The code below accomplishes the following tasks:

1. Import the PyTorch library (`torch`) and the ResNet18 model along with its predefined weights (`resnet18`, `ResNet18_Weights`).
2. Load the ResNet18 model with default weights using the `resnet18` function and specifying `weights=ResNet18_Weights.DEFAULT`.
3. Create a random data tensor (`data`) representing a single image with 3 channels, and a height and width of 64 each, using `torch.rand`.
4. Initialize a label tensor (`labels`) with random values, where the label in pre-trained models typically has a shape of (1, 1000).

In [2]:
# Import necessary libraries
import torch
from torchvision.models import resnet18, ResNet18_Weights

# Load the pre-trained ResNet18 model with default weights
model = resnet18(weights=ResNet18_Weights.DEFAULT)

# Generate a random data tensor representing a single image with 3 channels,
# and a height and width of 64 each
data = torch.rand(1, 3, 64, 64)

# Initialize the corresponding label tensor with random values
labels = torch.rand(1, 1000)

Subsequently, the input data is processed through each layer of the model to generate a prediction. This step is referred to as the **forward pass**.

In [3]:
# Perform the forward pass by passing the input data through the model
prediction = model(data)  # forward pass

Utilizing the model's prediction and the associated label, we compute the error (``loss``). Subsequently, the error needs to be backpropagated through the network. Initiating backward propagation is achieved by invoking ``.backward()`` on the error tensor. The Autograd module then computes and retains the gradients for each model parameter in the parameter's ``.grad`` attribute.

In [4]:
# Calculate the error (loss) by summing the differences between 
# the model's prediction and the labels
loss = (prediction - labels).sum()

# Initiate the backward pass by calling .backward() on the loss tensor
loss.backward()  # backward pass

Subsequently, an optimizer is instantiated, specifically Stochastic Gradient Descent (SGD) with a learning rate of 0.01 and [momentum](https://towardsdatascience.com/stochastic-gradient-descent-with-momentum-a84097641a5d) set to 0.9. All parameters of the model are then registered with the optimizer.

In [5]:
# Instantiate an optimizer for Stochastic Gradient Descent (SGD)
# - The model.parameters() provides the parameters that need optimization
# - lr=1e-2 sets the learning rate to 0.01
# - momentum=0.9 sets the momentum to 0.9, a technique enhancing SGD convergence
optim = torch.optim.SGD(model.parameters(), lr=1e-2, momentum=0.9)

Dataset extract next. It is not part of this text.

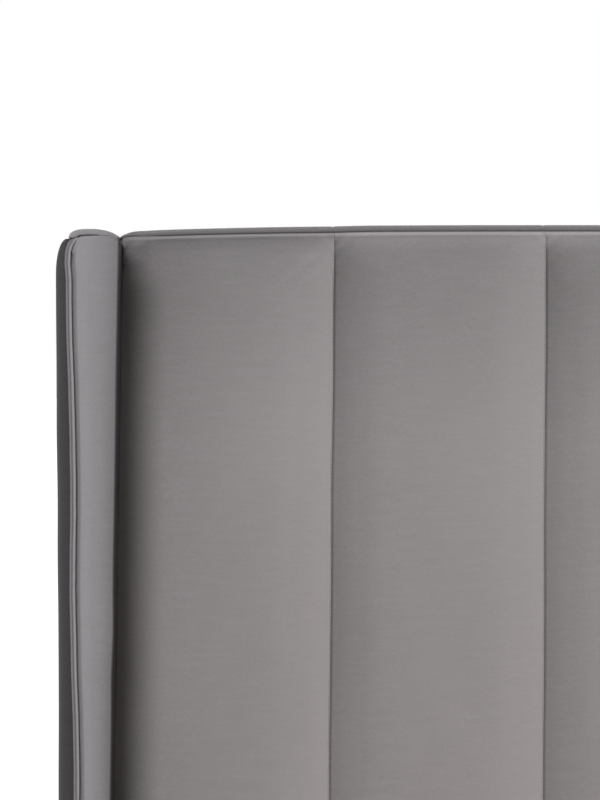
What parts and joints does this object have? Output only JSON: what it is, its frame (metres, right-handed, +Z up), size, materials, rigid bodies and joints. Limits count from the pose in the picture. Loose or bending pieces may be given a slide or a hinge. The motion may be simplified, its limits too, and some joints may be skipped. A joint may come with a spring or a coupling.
{
  "type": "ottoman bed",
  "caption": "Upholstered ottoman bed with a winged, vertically channelled headboard and a slatted platform that lifts at the foot over a storage base.",
  "frame": {"origin": "on the floor under the middle of the bed", "axes": "+X across the bed to the right of someone who looks at the headboard from the foot, +Y towards the headboard, +Z up"},
  "size_m": [1.5308, 2.099, 1.2199],
  "materials": {
    "velvet": "plush cut-pile velvet, mid grey",
    "backing_cloth": "black non-woven dust cloth",
    "pine": "planed pine",
    "particle_board": "raw particle board",
    "floor_board": "dark laminated board",
    "foot_plastic": "black moulded glide",
    "bracket_steel": "black powder coat",
    "bright_steel": "zinc-plated steel",
    "lift_steel": "black powder-coated steel plate",
    "strut_paint": "satin black paint",
    "strut_chrome": "polished rod",
    "slat_beech": "bent beech ply, lacquered",
    "cap_plastic": "black moulded plastic",
    "webbing": "woven black webbing",
    "tube_paint": "dark grey powder coat"
  },
  "bodies": {
    "base": {"feet": "foot_plastic", "floor_battens": "pine", "foot_brackets": "bracket_steel", "foot_ledge": "pine", "foot_rail": "particle_board", "foot_rail_cover": "velvet", "frame_bolts": "bright_steel", "head_back_cover": "backing_cloth", "head_channel_1": "velvet", "head_channel_2": "velvet", "head_channel_3": "velvet", "head_channel_4": "velvet", "head_channel_5": "velvet", "head_frame": "pine", "head_front_panel": "particle_board", "head_top_border": "velvet", "lift_base_pins": "bright_steel", "lift_base_plate_left": "lift_steel", "lift_base_plate_right": "lift_steel", "rail_hooks": "bracket_steel", "rest_bracket_left": "bracket_steel", "rest_bracket_right": "bracket_steel", "side_rail_cover_left": "velvet", "side_rail_cover_right": "velvet", "side_rail_left": "particle_board", "side_rail_right": "particle_board", "storage_floor": "floor_board", "wing_core_left": "particle_board", "wing_core_right": "particle_board", "wing_edge_pad_left": "velvet", "wing_edge_pad_right": "velvet", "wing_inner_pad_left": "velvet", "wing_inner_pad_right": "velvet", "wing_outer_pad_left": "velvet", "wing_outer_pad_right": "velvet", "wing_piping_left": "velvet", "wing_piping_right": "velvet"},
    "platform": {"lift_top_plate_left": "lift_steel", "lift_top_plate_right": "lift_steel", "mattress_hoop_left": "tube_paint", "mattress_hoop_right": "tube_paint", "platform_centre_tube": "tube_paint", "platform_cross_tubes": "tube_paint", "platform_fasteners": "bright_steel", "platform_foot_tube": "tube_paint", "platform_head_tube": "tube_paint", "platform_side_tube_left": "tube_paint", "platform_side_tube_right": "tube_paint", "pull_strap": "webbing", "slat_caps": "cap_plastic", "slat_row_left": "slat_beech", "slat_row_right": "slat_beech"},
    "main_arm_left": {"lift_main_arm_left": "lift_steel"},
    "second_arm_left": {"lift_second_arm_left": "lift_steel"},
    "strut_cylinder_left": {"strut_cylinder_left": "strut_paint"},
    "strut_rod_left": {"strut_rod_left": "strut_chrome"},
    "main_arm_right": {"lift_main_arm_right": "lift_steel"},
    "second_arm_right": {"lift_second_arm_right": "lift_steel"},
    "strut_cylinder_right": {"strut_cylinder_right": "strut_paint"},
    "strut_rod_right": {"strut_rod_right": "strut_chrome"}
  },
  "joints": [
    {"name": "main_arm_left_pivot", "type": "hinge", "parent": "base", "child": "main_arm_left", "pos_m": [-0.6915, 0.2587, 0.285], "axis": [1, 0, 0], "range_deg": [0, 47.5]},
    {"name": "platform_lift", "type": "hinge", "parent": "main_arm_left", "child": "platform", "pos_m": [-0.6915, 0.5366, 0.305], "axis": [-1, 0, 0], "range_deg": [0, 81.7]},
    {"name": "main_arm_right_pivot", "type": "hinge", "parent": "base", "child": "main_arm_right", "pos_m": [0.6915, 0.2587, 0.285], "axis": [1, 0, 0], "range_deg": [0, 47.5]},
    {"name": "second_arm_left_pivot", "type": "hinge", "parent": "base", "child": "second_arm_left", "pos_m": [-0.6815, 0.0172, 0.1741], "axis": [1, 0, 0], "range_deg": [0, 33.87]},
    {"name": "strut_foot_left_pivot", "type": "hinge", "parent": "base", "child": "strut_cylinder_left", "pos_m": [-0.666, 0.29344, 0.088], "axis": [1, 0, 0], "range_deg": [0, 23.75]},
    {"name": "strut_stud_left_pivot", "type": "hinge", "parent": "main_arm_left", "child": "strut_rod_left", "pos_m": [-0.666, 0.44667, 0.21658], "axis": [-1, 0, 0], "range_deg": [0, 23.75]},
    {"name": "second_arm_right_pivot", "type": "hinge", "parent": "base", "child": "second_arm_right", "pos_m": [0.6815, 0.0172, 0.1741], "axis": [1, 0, 0], "range_deg": [0, 33.87]},
    {"name": "strut_foot_right_pivot", "type": "hinge", "parent": "base", "child": "strut_cylinder_right", "pos_m": [0.666, 0.29344, 0.088], "axis": [1, 0, 0], "range_deg": [0, 23.75]},
    {"name": "strut_stud_right_pivot", "type": "hinge", "parent": "main_arm_right", "child": "strut_rod_right", "pos_m": [0.666, 0.44667, 0.21658], "axis": [-1, 0, 0], "range_deg": [0, 23.75]}
  ],
  "couplings": [
    {"joint": "main_arm_left_pivot", "follows": "platform_lift", "ratio": 0.58072},
    {"joint": "second_arm_left_pivot", "follows": "platform_lift", "ratio": 0.41405},
    {"joint": "strut_foot_left_pivot", "follows": "platform_lift", "ratio": 0.29036},
    {"joint": "strut_stud_left_pivot", "follows": "platform_lift", "ratio": 0.29036},
    {"joint": "main_arm_right_pivot", "follows": "platform_lift", "ratio": 0.58072},
    {"joint": "second_arm_right_pivot", "follows": "platform_lift", "ratio": 0.41405},
    {"joint": "strut_foot_right_pivot", "follows": "platform_lift", "ratio": 0.29036},
    {"joint": "strut_stud_right_pivot", "follows": "platform_lift", "ratio": 0.29036}
  ]
}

Finally, we utilize the ``.step()`` method to start the gradient descent process. The optimizer then adjusts each model parameter based on the respective gradient stored in the ``.grad`` attribute.

In [6]:
# Initiate the gradient descent step using the optimizer
# This updates each model parameter based on the gradients stored in .grad
optim.step()  # gradient descent

Now, you possess all the necessary elements to train your neural network. Subsequent sections will elaborate on the functionalities of autograd.

--------------




## Gradients Collection in Autograd

Explore how ``autograd`` gathers gradients by examining the creation of two tensors, ``a`` and ``b``, each marked with ``requires_grad=True``. This indication informs ``autograd`` to track every operation performed on these tensors.

In [7]:
# Create a tensor 'a' with values [2., 3.]
# and enable gradient tracking using requires_grad=True
a = torch.tensor([2., 3.], requires_grad=True)

# Create another tensor 'b' with values [6., 4.]
# and enable gradient tracking using requires_grad=True
b = torch.tensor([6., 4.], requires_grad=True)

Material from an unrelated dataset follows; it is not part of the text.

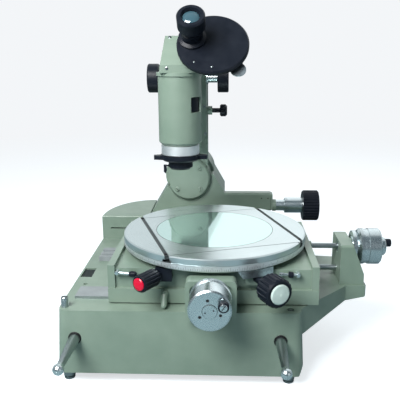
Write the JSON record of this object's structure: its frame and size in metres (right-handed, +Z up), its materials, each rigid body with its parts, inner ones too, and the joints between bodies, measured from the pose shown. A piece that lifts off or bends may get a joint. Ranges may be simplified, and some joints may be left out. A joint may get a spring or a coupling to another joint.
{
  "type": "toolmakers microscope",
  "caption": "Toolmakers microscope with a round glass stage on cross slides, drum micrometers, a tilting column, a focusing tube and a goniometer head on a cast base.",
  "frame": {"origin": "on the bench in the plane of the feet, under the middle of the whole outline", "axes": "+Z up along the rest position of the optical axis, -Y towards the user, +X to the user's right"},
  "size_m": [0.4954, 0.5318, 0.5188],
  "materials": {
    "paint": "hammered grey-green enamel",
    "stage_steel": "fine turned",
    "steel": "ground",
    "chrome": "satin chrome",
    "black": "black semi-gloss",
    "white_cap": "gloss",
    "red_cap": "gloss",
    "glass": "polished",
    "mirror": "silvered"
  },
  "bodies": {
    "base": {"base_casting": "paint", "condenser_ring": "chrome", "feet_back": "steel", "x_ways": "steel", "x_block": "paint", "x_barrel": "chrome", "rest_rod": "steel", "rear_housing": "paint", "stand": "paint", "tilt_arm": "paint", "tilt_sleeve": "chrome"},
    "foot_left": {"foot_left": "steel"},
    "foot_right": {"foot_right": "steel"},
    "carry_rod_left": {"carry_rod_left": "steel"},
    "carry_rod_right": {"carry_rod_right": "steel"},
    "x_slide": {"x_slide": "paint", "y_bracket": "paint", "y_barrel": "chrome"},
    "slide_peg": {"slide_peg": "paint"},
    "x_drum": {"x_drum": "chrome"},
    "x_crank": {"x_crank": "black"},
    "x_spindle": {"x_spindle": "steel"},
    "y_drum": {"y_drum": "chrome"},
    "y_crank": {"y_crank": "black"},
    "y_slide": {"y_slide": "paint", "pinion_bracket": "paint", "clamp_bracket": "black", "vernier_arc": "stage_steel", "y_spindle": "steel"},
    "lever_left": {"lever_left": "chrome"},
    "lever_right": {"lever_right": "chrome"},
    "stage": {"rotary_stage": "stage_steel", "stage_gear": "stage_steel", "stage_glass": "glass"},
    "stage_knob": {"stage_knob": "black", "stage_knob_cap": "white_cap"},
    "stage_clamp": {"clamp_handle": "black", "clamp_cap": "red_cap"},
    "column": {"column": "paint", "pivot_cover": "paint", "cover_screws": "chrome", "pivot_shaft": "steel", "focus_rack": "steel"},
    "tilt_drum": {"tilt_drum": "chrome", "tilt_knob": "black"},
    "microscope": {"focus_carrier": "paint", "tube_arm": "paint", "prism_housing": "paint", "goniometer_head": "black", "eyepiece": "black", "lens_barrel": "chrome", "focus_hubs": "chrome"},
    "focus_axle": {"focus_axle": "steel", "focus_knobs": "black"},
    "focus_clamp": {"focus_clamp": "black"},
    "eyecup": {"eyecup": "black"},
    "ear_ring": {"ear_ring": "black"},
    "objective": {"objective": "black"},
    "mirror": {"reading_mirror": "mirror"},
    "wheel": {"knurled_wheel": "black"}
  },
  "joints": [
    {"name": "foot_left_turn", "type": "hinge", "parent": "base", "child": "foot_left", "pos_m": [-0.23475, -0.1611, 0.01], "axis": [0, 0, 1], "continuous": true},
    {"name": "foot_right_turn", "type": "hinge", "parent": "base", "child": "foot_right", "pos_m": [0.08225, -0.1611, 0.01], "axis": [0, 0, 1], "continuous": true},
    {"name": "carry_left_pull", "type": "slide", "parent": "base", "child": "carry_rod_left", "axis": [0, -1, 0], "range_m": [-0.074, 0.04]},
    {"name": "carry_right_pull", "type": "slide", "parent": "base", "child": "carry_rod_right", "axis": [0, -1, 0], "range_m": [-0.074, 0.04]},
    {"name": "x_travel", "type": "slide", "parent": "base", "child": "x_slide", "axis": [1, 0, 0], "range_m": [-0.126, 0]},
    {"name": "peg_turn", "type": "hinge", "parent": "x_slide", "child": "slide_peg", "pos_m": [-0.09425, -0.1491, 0.1285], "axis": [0, 1, 0], "range_deg": [-60, 12]},
    {"name": "x_drum_turn", "type": "hinge", "parent": "base", "child": "x_drum", "pos_m": [0.19575, -0.0351, 0.1616], "axis": [1, 0, 0], "range_deg": [0, 8640]},
    {"name": "x_crank_spin", "type": "hinge", "parent": "x_drum", "child": "x_crank", "pos_m": [0.23875, -0.0351, 0.1671], "axis": [1, 0, 0], "continuous": true},
    {"name": "x_spindle_travel", "type": "slide", "parent": "base", "child": "x_spindle", "axis": [1, 0, 0], "range_m": [0, 0.02401]},
    {"name": "y_drum_turn", "type": "hinge", "parent": "x_slide", "child": "y_drum", "pos_m": [-0.02775, -0.2041, 0.148], "axis": [0, 1, 0], "range_deg": [-9001, 9001]},
    {"name": "y_crank_spin", "type": "hinge", "parent": "y_drum", "child": "y_crank", "pos_m": [-0.01045, -0.2481, 0.1575], "axis": [0, 1, 0], "continuous": true},
    {"name": "y_travel", "type": "slide", "parent": "x_slide", "child": "y_slide", "axis": [0, 1, 0], "range_m": [-0.025, 0.025]},
    {"name": "lever_left_turn", "type": "hinge", "parent": "y_slide", "child": "lever_left", "pos_m": [-0.16095, -0.1431, 0.1585], "axis": [0, 1, 0], "range_deg": [-12, 12]},
    {"name": "lever_right_turn", "type": "hinge", "parent": "y_slide", "child": "lever_right", "pos_m": [0.09205, -0.1431, 0.158], "axis": [0, 1, 0], "range_deg": [-12, 12]},
    {"name": "stage_turn", "type": "hinge", "parent": "y_slide", "child": "stage", "pos_m": [-0.02645, -0.0391, 0.19], "axis": [0, 0, 1], "continuous": true},
    {"name": "stage_knob_turn", "type": "hinge", "parent": "y_slide", "child": "stage_knob", "pos_m": [0.04953, -0.18444, 0.1545], "axis": [0.4633, -0.8862, 0], "continuous": true},
    {"name": "stage_clamp_turn", "type": "hinge", "parent": "y_slide", "child": "stage_clamp", "pos_m": [-0.10705, -0.16561, 0.159], "axis": [-0.5373, -0.8434, 0], "range_deg": [-180, 180]},
    {"name": "column_tilt", "type": "hinge", "parent": "base", "child": "column", "pos_m": [-0.07775, 0.1609, 0.228], "axis": [0, 1, 0], "range_deg": [-12, 12]},
    {"name": "tilt_drum_turn", "type": "hinge", "parent": "base", "child": "tilt_drum", "pos_m": [0.10035, 0.1569, 0.1742], "axis": [1, 0, 0], "range_deg": [-2160, 2160]},
    {"name": "focus_travel", "type": "slide", "parent": "column", "child": "microscope", "axis": [0, 0, 1], "range_m": [-0.055, 0.03]},
    {"name": "focus_axle_turn", "type": "hinge", "parent": "microscope", "child": "focus_axle", "pos_m": [-0.07775, 0.1109, 0.412], "axis": [1, 0, 0], "range_deg": [-140, 255]},
    {"name": "focus_clamp_turn", "type": "hinge", "parent": "microscope", "child": "focus_clamp", "pos_m": [-0.02025, 0.1189, 0.356], "axis": [1, 0, 0], "range_deg": [-180, 180]},
    {"name": "eyecup_turn", "type": "hinge", "parent": "microscope", "child": "eyecup", "pos_m": [-0.05625, -0.09827, 0.49813], "axis": [0, -0.766, 0.6428], "range_deg": [-150, 150]},
    {"name": "ear_ring_turn", "type": "hinge", "parent": "microscope", "child": "ear_ring", "pos_m": [-0.07775, -0.0391, 0.3025], "axis": [0, 0, 1], "range_deg": [-25, 25]},
    {"name": "objective_turn", "type": "hinge", "parent": "microscope", "child": "objective", "pos_m": [-0.07775, -0.0391, 0.29], "axis": [0, 0, 1], "range_deg": [-60, 60]},
    {"name": "mirror_turn", "type": "hinge", "parent": "microscope", "child": "mirror", "pos_m": [0.00725, -0.07937, 0.44441], "axis": [1, 0, 0], "range_deg": [-12, 25]},
    {"name": "wheel_turn", "type": "hinge", "parent": "microscope", "child": "wheel", "pos_m": [-0.07775, -0.0391, 0.383], "axis": [0, 0, 1], "continuous": true}
  ],
  "couplings": [
    {"joint": "x_spindle_travel", "follows": "x_drum_turn", "m_per_rad": 0.00015915},
    {"joint": "y_drum_turn", "follows": "y_travel", "rad_per_m": 6283.2},
    {"joint": "stage_knob_turn", "follows": "stage_turn", "ratio": -50},
    {"joint": "column_tilt", "follows": "tilt_drum_turn", "ratio": 0.0055556},
    {"joint": "focus_axle_turn", "follows": "focus_travel", "rad_per_m": -80}
  ]
}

We generate a new tensor ``Q`` using the tensors ``a`` and ``b``.

\begin{align}Q = 3a^3 - b^2\end{align}

In [8]:
# Define a new tensor 'Q' using mathematical operations 
# on tensors 'a' and 'b'
# Q is calculated as 3 times the cube of 'a' minus the square of 'b'
Q = 3 * a**3 - b**2

Suppose that ``a`` and ``b`` represent parameters of a neural network (NN), and ``Q`` signifies the error. During NN training, we aim to obtain the gradients of the error with respect to the parameters, i.e.

\begin{align}\frac{\partial Q}{\partial a} = 9a^2\end{align}

\begin{align}\frac{\partial Q}{\partial b} = -2b\end{align}


Upon invoking ``.backward()`` on tensor ``Q``, autograd computes these gradients and retains them in the corresponding tensors' ``.grad`` attribute.

To accommodate the fact that ``Q`` is a vector, we must explicitly provide a ``gradient`` argument in ``Q.backward()``. The ``gradient`` tensor should possess the same shape as ``Q`` and signify the gradient of ``Q`` with respect to itself, i.e.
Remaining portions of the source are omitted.